DeRozan, Dinwiddie and Durant are just three of a seemingly endless stream of players to whom Bryant has offered encouragement and made himself accessible. Even his post-career work with ESPN, including an X's-and-O's show called "Detail," reflected a desire to pass on his knowledge. Bryant is not solely responsible for the NBA's culture of year-round training and early-morning summertime workouts, but I wonder how pervasive it would be if this generation had looked up to someone less extreme.
"I think Kobe introducing some of those younger players to the mindset he approached the game with, and the greats before him approached the game with, was really important because it's a true competitor's mindset," former rival Raja Bell said on CBS Sports HQ on Monday. "It is an alpha mindset. It is a I-want-to-be-the-best mindset. And, ultimately, when you're playing a sport, it's competition. That's what you're there for. You're there to win; you're there to try and conquer."

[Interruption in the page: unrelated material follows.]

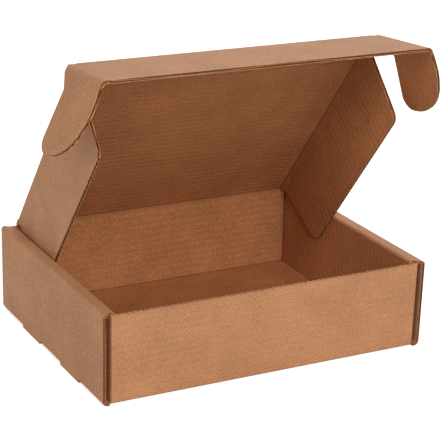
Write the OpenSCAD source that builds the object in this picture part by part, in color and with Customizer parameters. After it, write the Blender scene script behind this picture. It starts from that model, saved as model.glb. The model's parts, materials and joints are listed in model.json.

Late Sunday night, tennis phenom Naomi Osaka wrote a letter thanking Bryant "for randomly texting me 'You OK?' [because] you know how f---ed up my head is sometimes." Three-time NHL All-Star P.K. Subban told reporters on Monday that Bryant was "always willing to make time," via Sportsnet. The Times ran an op-ed by former New York Liberty center Talia Caldwell on Monday about his support of women's basketball, opening with an anecdote about a grainy video message wishing the Cal Golden Bears luck in the 2013 Final Four.
Hours after Bryant's death, the New York Knicks' Taj Gibson and Marcus Morris both described him as a superhero. The Black Mamba seemed larger than life, almost indestructible. Unfortunately, Kobe Bryant was only a person.